EL GENERAL MANSILLA EN EL LOUVRE
Entre las oleadas de gentes que recorren las
salas del vasto Museo acabo de ver pasar a Gabrielle d'Annunzio con dos amigos.
Se han detenido en la escuela española delante del nuevo Greco.
Luego noto la presencia de una figura
conocida. El fieltro con el ala doblada verticalmente, la tez de buen color
sonrosado, los ojos vivos, la larga pera blanca que cae sobre el pecho erguido,
todo el aspecto con algo de militar, de mundano y de artista. A poco estoy hablando
con el personaje. Es el general Mansilla. Y como se acercan los doctores hispanoamericanos
Debayle y Amoedo, todos escuchamos al admirable conversador, que habla
largamente.
Dos autoridades en la materia, Maurice Barrès
y Robert de Montesquiou, han alabado como se debe el don de la palabra florida,
oportuno y espiritual en este argentino, que es una de las personalidades más
parisienses. Bien colocado está en el todo París que representaron de bulto
recientemente Sem y Rouville.
Todavía se le siente fuerte, a pesar de los
embates del tiempo. Se impone a las dolencias. Muestra su voluntad de vida. Se
ve como un bello ejemplo para los jóvenes. Lleno de años, conserva su famosa
elegancia masculina. No se refugia en el encierro como un Sagán. Pasea, goza
del aire libre de que siempre gustaron su alma libre y su cuerpo sano. Y aun
parece que en la galantería misma, listo estaría el mismo Eros para decirle: «¡Presente,
mi general!»
Y su memoria... Me recuerda, en estos instantes
de conversación, mi llegada a Buenos Aires, la comida que me dio en su casa, a
la cual asistían, entre otros amigos, el doctor Celestino Pera, lo que me dijo,
en dilatado y sapiente y ameno decir, una tarde, en la plaza de Mayo, sobre el
espíritu argentino, sobre el pasado, el presente y el porvenir argentinos.
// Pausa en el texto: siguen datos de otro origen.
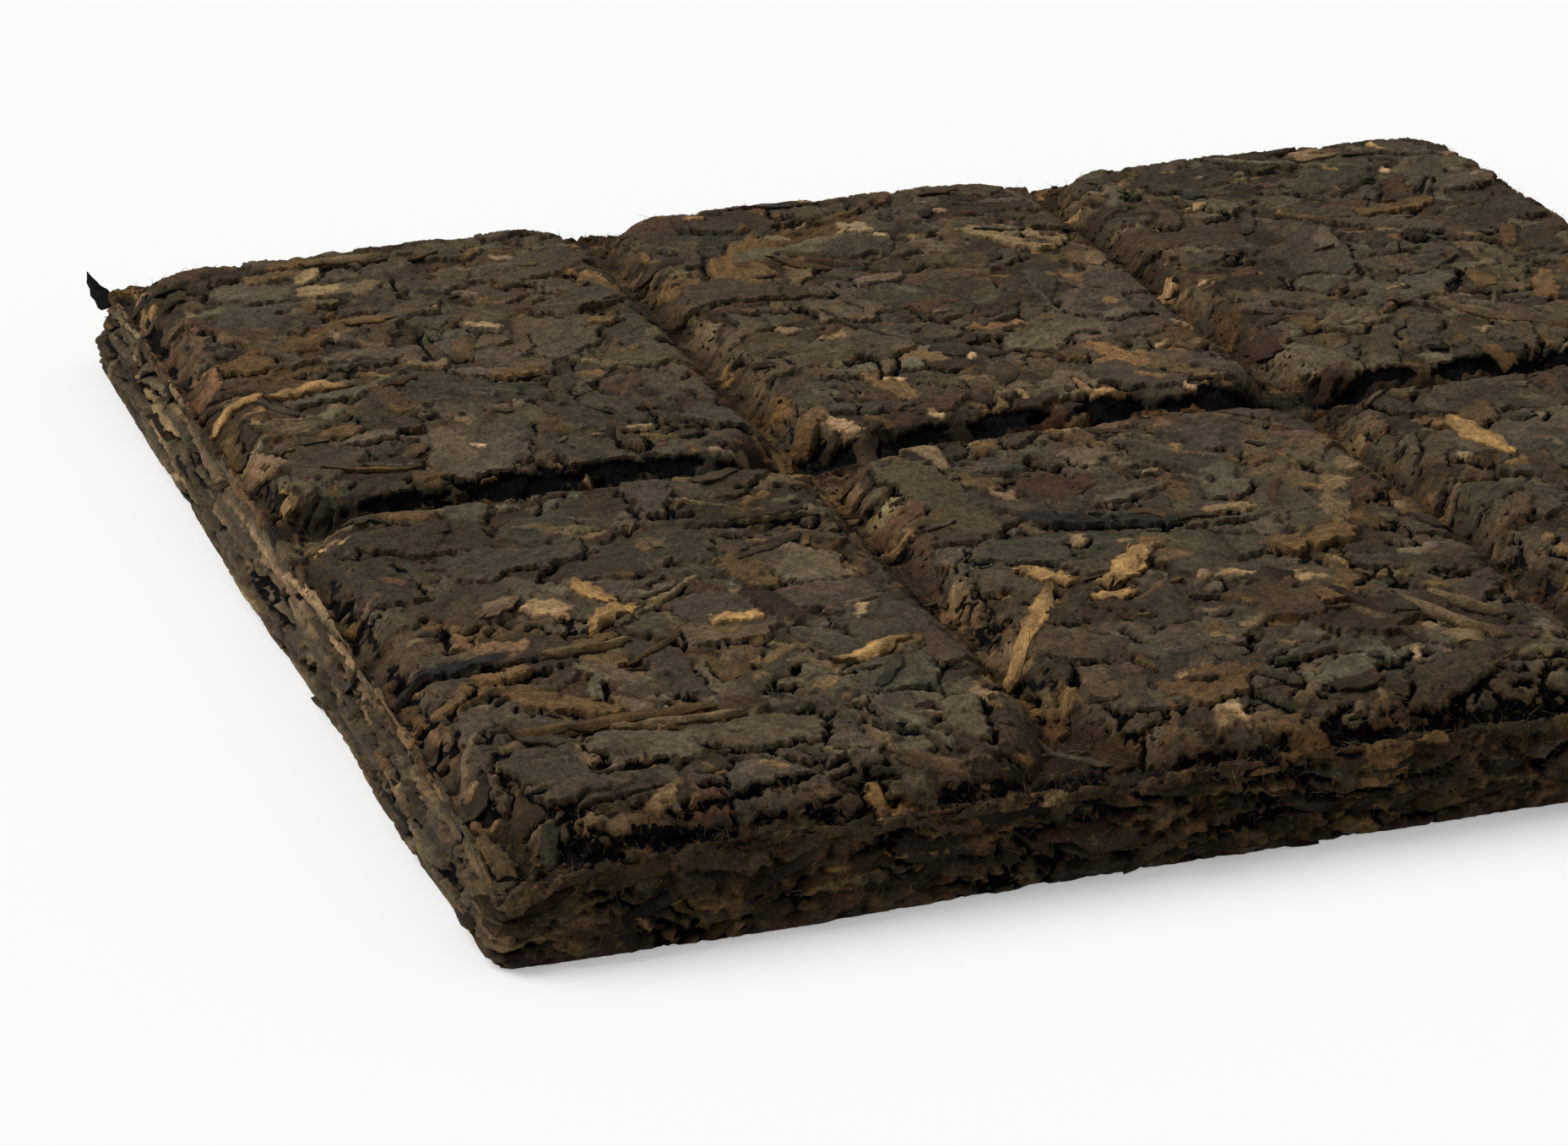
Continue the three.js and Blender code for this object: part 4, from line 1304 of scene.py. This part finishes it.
class TEABRICK_OT_loose_leaf(LeafOperator, bpy.types.Operator):
    """Lays flakes, chips and stems with raised edges on the pads and walls"""

    bl_idname = "teabrick.loose_leaf"
    bl_label = "Loose leaf"

    EDGE_CLEAR = 0.6
    TILT = 0.12  # how much higher or lower an end lies
    FRONT_TILT = (0.0, 0.16)  # how much higher the edge towards the front lies
    WALL_TILT = 0.15
    WALL_LOWER_TILT = (0.05, 0.3)  # how much further out the lower edge lies
    STREAKED_BARE = 0.75  # share of the streaked wall's loose leaf that is left out

    def execute(self, context):
        self.start(context, 4)
        rng, form, counts = self.rng, self.form, self.counts
        top, wall = MATS["top"], MATS["wall"]
        palette = Palette(self.colours, TOP_SHARES, strength=1.25)
        bits = Palette(self.colours, CHIP_SHARES, strength=1.25, spread=0.28)
        half = np.array([form.half_length, form.half_width]) - self.EDGE_CLEAR
        numbers = {
            "flake": counts.loose_flakes, "chip": counts.loose_chips, "strip": counts.loose_strips
        }
        heaps = {kind: Heap(kind) for kind in numbers}
        for kind, (x, y) in self.shuffled(numbers, -half, half):
            tint = (palette if kind == "flake" else bits).draw(rng)
            heading = rng.uniform(0, math.pi)
            facing = -1 if math.cos(heading) > 0 else 1
            tilt = (rng.uniform(-self.TILT, self.TILT), facing * rng.uniform(*self.FRONT_TILT))
            heaps[kind].lay(rng, top, x, y, heading, tint, tilt=tilt)
        for kind, heap in heaps.items():
            dress(heap.finish(f"top_loose_{kind}s", form.on_top), leaf_material())
        walls = Palette(self.colours, WALL_SHARES, strength=0.6, spread=0.3)
        numbers = {"flake": counts.wall_loose // 2, "sliver": counts.wall_loose // 2}
        heaps = {kind: Heap(kind) for kind in numbers}
        high = (form.girth, form.rim_height - self.EDGE_CLEAR)
        for kind, (s, t) in self.shuffled(numbers, (0, 0.5), high):
            if form.facing(s) == STREAKED and rng.uniform() < self.STREAKED_BARE:
                continue
            shape = {"breadth": rng.uniform(0.6, 1.5)} if kind == "flake" else {}
            tilt = (
                rng.uniform(-self.WALL_TILT, self.WALL_TILT), -rng.uniform(*self.WALL_LOWER_TILT)
            )
            heaps[kind].lay(rng, wall, s, t, rng.normal(0, 0.25), walls.draw(rng), tilt=tilt, **shape)
        for kind, heap in heaps.items():
            dress(heap.finish(f"wall_loose_{kind}s", form.on_wall), leaf_material())
        return {"FINISHED"}


def scatter_tree(name, shape):
    """A node tree that strews one small shape over a surface, with named inputs."""
    tree = bpy.data.node_groups.new(name, "GeometryNodeTree")
    panel = tree.interface
    panel.new_socket("Geometry", in_out="INPUT", socket_type="NodeSocketGeometry")
    for label, kind in (
        ("Density", "Float"), ("Smallest", "Vector"), ("Largest", "Vector"), ("Tilt", "Float"),
        ("Dark", "Color"), ("Light", "Color"), ("Seed", "Int"), ("Material", "Material"),
    ):
        panel.new_socket(label, in_out="INPUT", socket_type=f"NodeSocket{kind}")
    panel.new_socket("Geometry", in_out="OUTPUT", socket_type="NodeSocketGeometry")
    given = tree.nodes.new("NodeGroupInput").outputs
    seed = given["Seed"]
    points = node(
        tree, "GeometryNodeDistributePointsOnFaces",
        Mesh=given["Geometry"], Density=given["Density"], Seed=seed,
    )
    size = random_value(tree, "FLOAT_VECTOR", given["Smallest"], given["Largest"], seed)
    most = first_output(node(tree, "ShaderNodeCombineXYZ", given["Tilt"], given["Tilt"], math.pi))
    least = first_output(node(tree, "ShaderNodeVectorMath", most, -1.0, operation="SCALE"))
    turn = random_value(tree, "FLOAT_VECTOR", least, most, seed)
    euler = first_output(node(tree, "FunctionNodeEulerToRotation", turn))
    spun = node(
        tree, "FunctionNodeRotateRotation", points.outputs["Rotation"], euler, rotation_space="LOCAL"
    )
    placed = node(
        tree, "GeometryNodeInstanceOnPoints",
        Points=points.outputs["Points"], Instance=shape(tree), Scale=size, Rotation=spun.outputs[0],
    )
    share = random_value(tree, "FLOAT", 0.0, 1.0, seed)
    mixed = node(tree, "ShaderNodeMix", share, given["Dark"], given["Light"], data_type="RGBA")
    tinted = node(
        tree, "GeometryNodeStoreNamedAttribute", data_type="FLOAT_COLOR", domain="INSTANCE",
        Name="tint", Geometry=first_output(placed), Value=first_output(mixed),
    )
    real = node(tree, "GeometryNodeRealizeInstances", Geometry=first_output(tinted))
    dressed = node(
        tree, "GeometryNodeSetMaterial", Geometry=first_output(real), Material=given["Material"]
    )
    node(tree, "NodeGroupOutput", Geometry=first_output(dressed))
    return tree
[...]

Y el
prodigioso general me repite los mismos conceptos de antaño, y nos asombra su
buen humor, su facundia correcta, su incomparable don de gentes. Su hablar va
matizado de anécdotas, adornado de citas, florido de ocurrencias.
Los tres que le escuchamos estamos
encantados. Los franceses que pasan lo miran con interés y curiosidad. Nos
cuenta de su último libro, y de sus Memorias, que no serán publicadas hasta
después que se vaya del mundo. Deja a su albacea encargo de que si algo
encontrase que crea que no se debe publicar, lo destruya, porque «demasiados
malquerientes tenemos en vida para ir a aumentarlos después de la muerte».
Y nos separamos de él alabándole y deseando
para nosotros una vejez, no verde, sino como ésa, dorada y de color de rosa.
RUBÉN DARÍO - Todo al vuelo (Obras completas. Volumen XVIII.)